━━━ Provided data
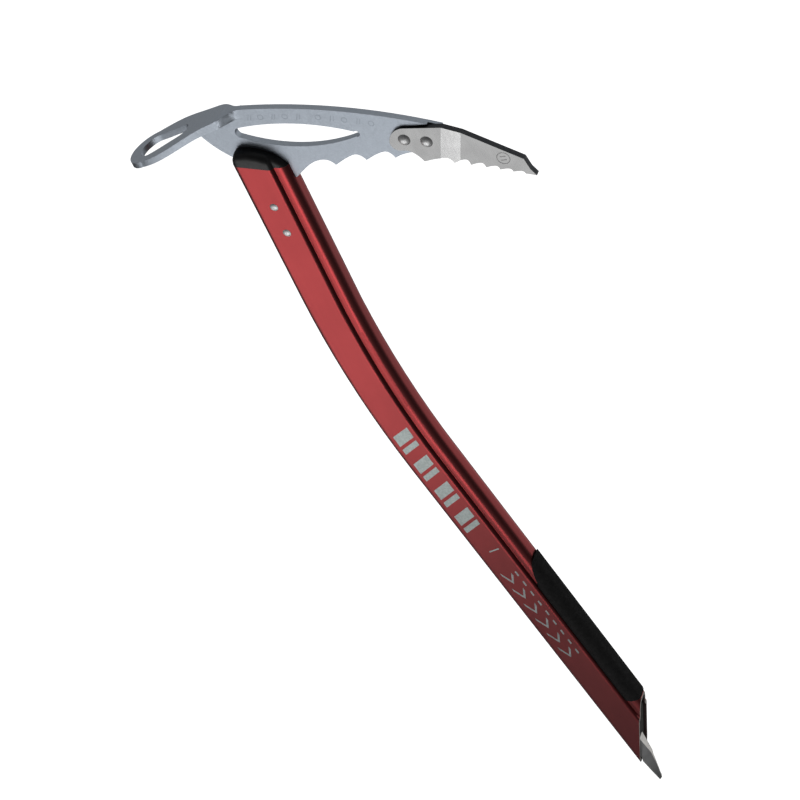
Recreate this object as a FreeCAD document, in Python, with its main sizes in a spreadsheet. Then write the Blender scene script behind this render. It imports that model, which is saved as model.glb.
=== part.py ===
import FreeCAD, Part

# A light mountaineering ice axe: a forged aluminium head with a steel pick tip, a bent
# aluminium tube with a narrower front rib, a moulded head plug, a grip strip and a spike.
# Frame: the origin is on the shaft's axis at its upper end, +Z runs up along the upper,
# straight part of the shaft, +X points to the pick and Y is across the head plate.

import math
import os

from FreeCAD import Placement, Rotation, Vector

doc = FreeCAD.newDocument("ice_axe")

# ---------------------------------------------------------------- driving dimensions
SIZES = [
    ("section_depth", 27.0, "shaft section, back to front"),
    ("section_width", 17.0, "shaft section, side to side"),
    ("flank_depth", 20.6, "depth of the flat sides, behind the front rib"),
    ("back_radius", 4.0, "rounding of the back corners"),
    ("shoulder_radius", 1.8, "convex rounding where the flat side ends"),
    ("groove_radius", 0.7, "concave rounding at the foot of the rib"),
    ("rib_radius", 4.5, "rounding of the front rib"),
    ("wall", 1.3, "tube wall"),
    ("upper_length", 82.6, "origin to the start of the bend"),
    ("bend_radius", 564.0, "radius of the bend at the axis"),
    ("bend_angle", 12.25, "turn of the bend, degrees"),
    ("lower_length", 198.2, "end of the bend to the front lip"),
    ("end_cut_angle", 29.5, "lower end cut against the axis, degrees"),
    ("joint_drop", 1.2, "top of the tube below the origin, at the axis"),
    ("joint_angle", 13.6, "slope of the tube's top, down to the front, degrees"),
    ("slot_depth", 12.9, "depth of the slot for the head in the front rib"),
    ("plate_thickness", 3.5, "head plate"),
    ("slot_gap", 0.1, "gap between the plate and the tube's slot, each side"),
    ("adze_half_width", 13.1, "half of the adze's width"),
    ("adze_reach", 69.8, "adze edge behind the axis"),
    ("adze_end_radius", 11.75, "rounding of the adze's edge in plan"),
    ("adze_slot_radius", 7.6, "outer end of the adze slot"),
    ("adze_slot_neck", 4.3, "inner end of the adze slot"),
    ("steel_thickness", 3.2, "steel pick tip"),
    ("steel_proud", 1.5, "how far the lap stands off the head's face"),
    ("pick_angle", 21.4, "slope of the pick, degrees"),
    ("joggle_start", 90.5, "along the pick, from the origin"),
    ("joggle_end", 99.5, "along the pick, from the origin"),
    ("pick_shank", 2.1, "pick rivet shank radius"),
    ("pick_dome", 3.1, "pick rivet head radius"),
    ("pick_dome_height", 1.6, "pick rivet head height"),
    ("shaft_shank", 1.7, "shaft rivet shank radius"),
    ("shaft_dome", 2.2, "shaft rivet head radius"),
    ("shaft_dome_height", 0.7, "shaft rivet head height"),
    ("plug_gap", 0.15, "gap between the plugs and the tube"),
    ("plug_depth", 22.0, "head plug below the origin"),
    ("pad_thickness", 0.9, "grip strip"),
    ("pad_top", 120.4, "grip strip's upper end above the front lip"),
    ("spike_tip", 68.3, "spike tip below the front lip"),
    ("end_plug_recess", 3.0, "end plug inside the end cut, along the shaft"),
    ("end_plug_top", 14.0, "end plug above the front lip"),
]

sheet = doc.addObject("Spreadsheet::Sheet", "Sizes")
for row, (alias, value, note) in enumerate(SIZES, start=1):
    sheet.set("A%d" % row, alias)
    sheet.set("B%d" % row, str(value))
    sheet.set("C%d" % row, note)
    sheet.setAlias("B%d" % row, alias)
doc.recompute()


def size(alias):
    return float(sheet.get(alias))


DEPTH = size("section_depth")
WIDTH = size("section_width")
WALL = size("wall")
THICK = size("plate_thickness")
LAP_FACE = -THICK / 2 - size("steel_proud")
LAP_BACK = LAP_FACE + size("steel_thickness")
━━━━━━
Prompt: Starting at the top of the data above, repeat every line exactly until the line containing "import FreeCAD, Part" has been given, then stop.

Complete output:
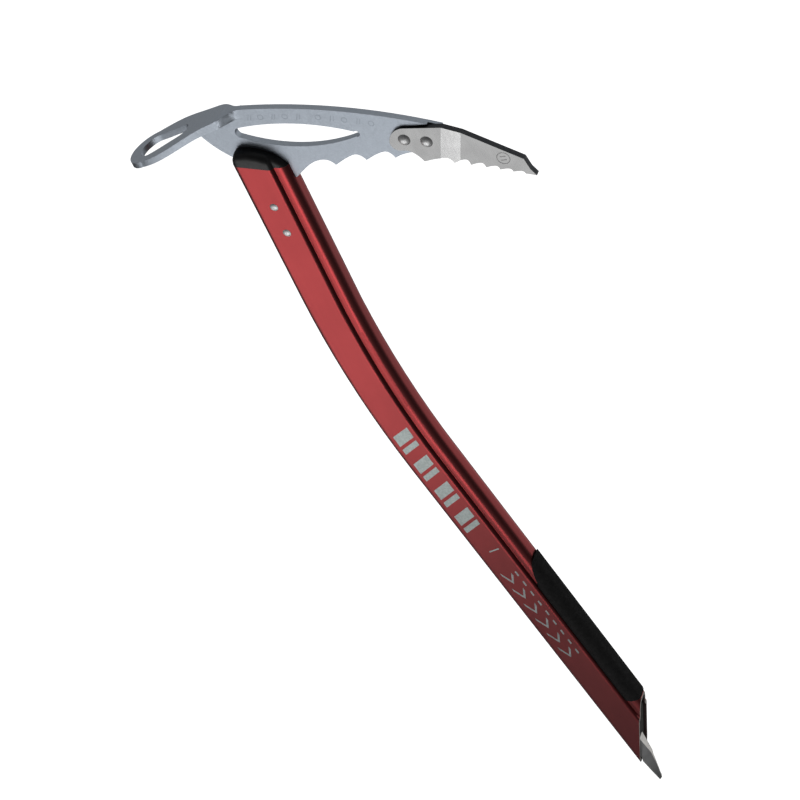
Recreate this object as a FreeCAD document, in Python, with its main sizes in a spreadsheet. Then write the Blender scene script behind this render. It imports that model, which is saved as model.glb.
=== part.py ===
import FreeCAD, Part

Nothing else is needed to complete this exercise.